Seoul - South Korea’s leading business groups scaled back the number of employees on their payrolls in 2017 amid challenging market conditions and restructuring efforts undertaken by some industries, a report by a corporate information provider said Sunday

Seoul - South Korea’s leading business groups scaled back the number of employees on their payrolls in 2017 amid challenging market conditions and restructuring efforts undertaken by some industries, a report by a corporate information provider said Sunday. According to the data compiled by Chaebol.com., 10 out of the 30 largest conglomerates in terms of assets, had fewer workers last year than in 2016, with four cutting their workforces by more than 1,000.

Of the groups that cut workers, Kumho Asiana, which had been forced to sell off Kumho Tire, witnessed its employee numbers plunge 18% to 20,343 people as of late 2017 compared with 24,803 a year earlier.
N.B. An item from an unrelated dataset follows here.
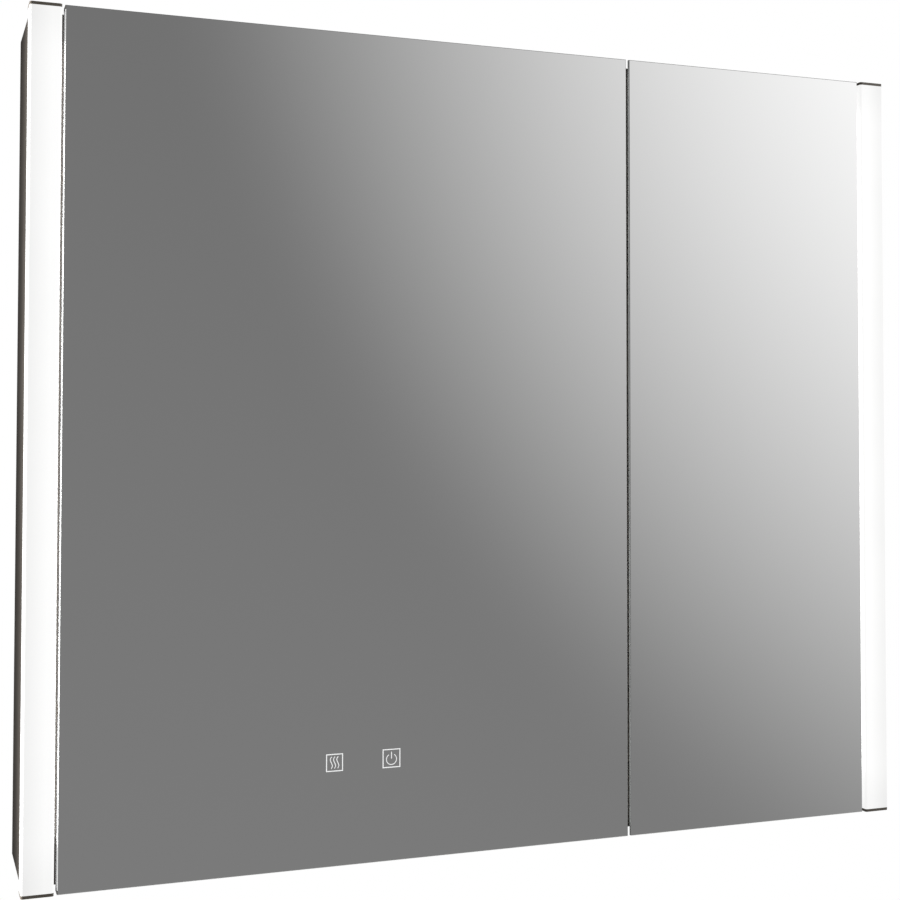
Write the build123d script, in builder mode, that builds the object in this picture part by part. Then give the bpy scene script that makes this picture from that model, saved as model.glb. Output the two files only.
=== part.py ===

Hyundai Heavy Industries and Daewoo Shipbuilding and Marine Engineering, which are undergoing restructuring to cope with the sluggishness in the global shipbuilding market, cut workers numbers by 8.3% and 17%, respectively, with Hyundai Motor, South Korea’s No. 1 carmaker, letting go of 1,124 workers for a 0.7% on-year reduction. Hyundai Heavy and Daewoo Shipbuilding had 3,117 and 2,439 fewer workers at the end of last year vis-a-vis late 2016. The latest Chaebol.com findings, which used official numbers on the data analysis, retrieval and transfer system maintained by the Financial Supervisory Service, also showed KT, Hanjin, OCI, Daelim, Mirae Asset and Doosan all reducing worker numbers last year as they adjusted to changing business conditions.